Против «родовой интерпретации» списка договора 944 г. говорит и само совпадение численности послов и «архонтов» в договоре и обряднике. Трудно представить себе, что между 944 г. и визитом Ольги в Константинополь, когда бы он ни состоялся (а особенно, если принимать как более вероятную позднейшую дату 957 г.), число родственников киевского правителя оставалось тем же самым – те же 24 человека. Ведь помимо гибели Игоря надо предполагать и другие изменения в их составе, учитывая бурную военную деятельность руси, о которой как раз применительно к 940-м гг. мы располагаем известиями (борьба с древлянами, каспийские походы). Можно допустить, что эти архонты-родственники сидели по локальным центрам, и их число определялось именно количеством центров. Но из этого следует, что на самом деле родственный клан составлял значительно больше, чем 25 человек, потому что схема должна была бы быть такой: как только кто-то из «архонтов» умирал, на его место главы того или иного центра становился другой из очереди родственников, дожидавшихся своей доли. Такое допущение заставляет увеличивать этот клан до каких-то уж совсем неправдоподобных размеров и сильно усложняет и без того шаткую конструкцию.
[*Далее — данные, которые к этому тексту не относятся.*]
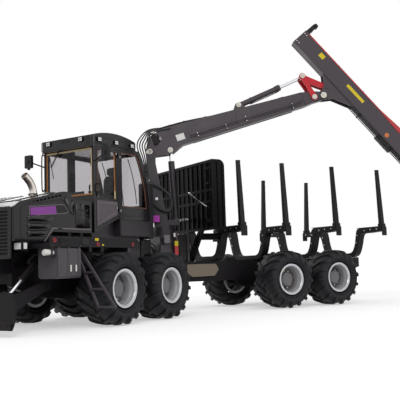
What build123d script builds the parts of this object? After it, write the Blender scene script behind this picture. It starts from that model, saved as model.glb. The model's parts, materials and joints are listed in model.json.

Как было уже отмечено выше, одной теории, альтернативной «родовой интерпретации», в науке нет. Разные учёные предлагают разные варианты объяснения того, кем были лица, направившие своих послов для заключения договора 944 г. Однако все они так или иначе сталкиваются с проблемой, которую обозначил ещё С. М. Соловьёв, – умолчание договора о Свенельде и Асмуде, которых летопись рисует первейшими сподвижниками Игоря и Ольги в 940-е гг. Такое умолчание выглядит особенно странно, если предполагать, что отправители послов (все или частично, не так важно) были «дружинниками» или «служилыми людьми» киевского князя. К этому надо прибавить и тот факт, что имена обоих летописных героев без сомнения скандинавские. Но преимущественно скандинавской является и антропонимика именных списков договора – значит, и с «этнической» точки зрения в этом ряду логично было бы ожидать появления Свенельда и Асмуда или хотя бы одного из них.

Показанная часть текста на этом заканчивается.